Thing is, the super-hero comics I like tend to be much more narratively focused. The podcast X-Plain the X-Men (which is well worth listening to) proclaims the X-Men to be "comic's greatest superhero soap opera". I mean, it's all well and good that Rogue can punch you from one state to the next, but the really important part is if she can forgive Gambit for his unwitting role in the Mutant Massacre. And I don't think M&M is the game for that. I'm not sure any game is, to be honest.
Yes, crunchy and medium rules generic systems feel samey when used for different genres. That’s unavoidable and partially the point for some. If that’s seen as a problem, the solution is simple. Go lighter. The lighter you go the more you rely on the referee and the genre, world, tone, etc for that feeling of unique and different.
 

So, batteries not included? And if they do, they probably require D-Cells, & good luck finding those in 2024, I'm looking at you, Mauler, the GI Joe tank.

Oh no, you've definitely got the batteries; but you're buying an erector set or tinkertoys (i.e. you have all the components, but you'll need to put them together). Sometimes the assembly is easy (almost any of the three I mentioned can produce a modern-adventure game with minimal or no work for example) some times its hard (those games don't have magic systems per se (at least in the core book), what they have is the tools to put one together in a coherent way. Same things for things like nonhuman characters and the like.

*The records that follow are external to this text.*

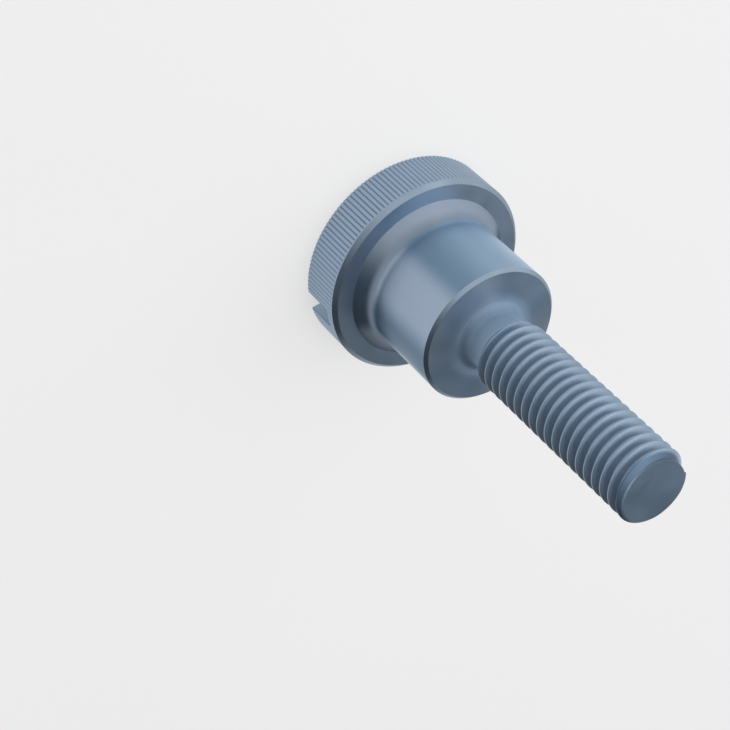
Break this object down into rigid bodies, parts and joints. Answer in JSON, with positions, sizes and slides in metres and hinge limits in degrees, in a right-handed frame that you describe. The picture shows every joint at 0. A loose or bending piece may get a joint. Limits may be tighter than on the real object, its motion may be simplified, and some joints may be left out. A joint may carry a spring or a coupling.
{
  "type": "slotted knurled thumb screw",
  "caption": "Turned steel thumb screw: straight-knurled slotted head, long plain collar with a seating face, undercut neck and metric screw thread.",
  "frame": {"origin": "centre of the slotted head face, on the screw's axis; the screw stands on this face", "axes": "+Z along the screw's axis, from the head to the tip of the thread; X along the driver slot"},
  "size_m": [0.023, 0.023, 0.0435],
  "materials": {
    "steel": "fine-turned bright steel with a cool blue-grey tone, satin"
  },
  "bodies": {
    "root": {"thumb_screw": "steel"}
  },
  "joints": []
}
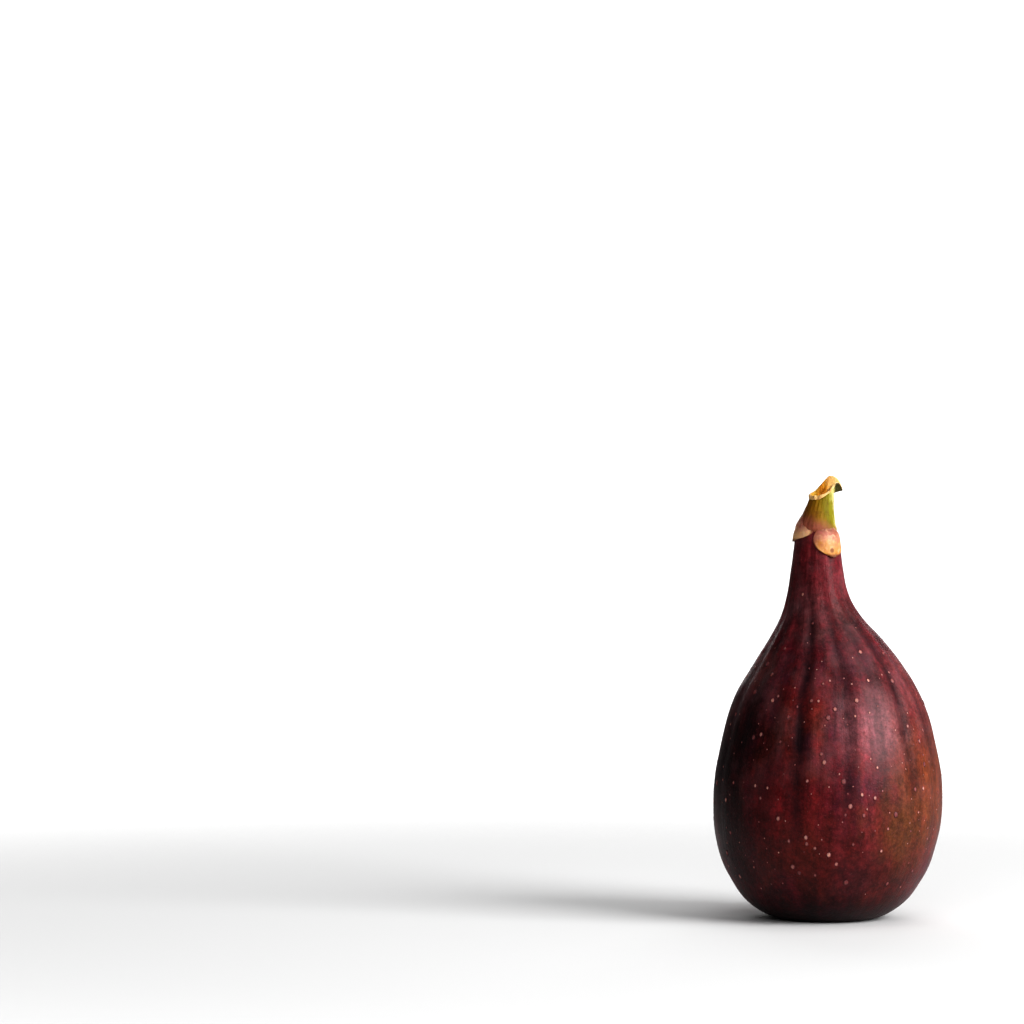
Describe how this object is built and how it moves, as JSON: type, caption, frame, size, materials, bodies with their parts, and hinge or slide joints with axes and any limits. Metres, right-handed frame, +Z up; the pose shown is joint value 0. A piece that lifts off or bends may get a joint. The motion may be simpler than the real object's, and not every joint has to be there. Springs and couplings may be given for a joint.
{
  "type": "fresh fig",
  "caption": "Whole ripe fig standing on its blossom end, with a ribbed dark skin, a narrow neck and a cut stalk with scale bracts.",
  "frame": {"origin": "on the resting surface, under the middle of the fruit's box", "axes": "+Z up from the blossom end to the stalk, -Y towards the front"},
  "size_m": [0.0359, 0.0359, 0.0697],
  "materials": {
    "skin": "satin",
    "stalk": "matte"
  },
  "bodies": {
    "root": {"fruit": "skin", "stalk": "stalk"}
  },
  "joints": []
}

There are, of course, hybrid cases like GURPS or Savage Worlds which may supply you with more up-front tools--but won't really give you much help when building something off the beaten path. GURPS is better about magic systems than it used to be (in terms of supplying you more varieties so one might land on or close enough to what you want), in contrast to its first and second edition which offered a somewhat broad skill-based system, but still one that didn't work for a lot of concepts and if it didn't you were entirely on your own. Savage Worlds still suffers from this a bit.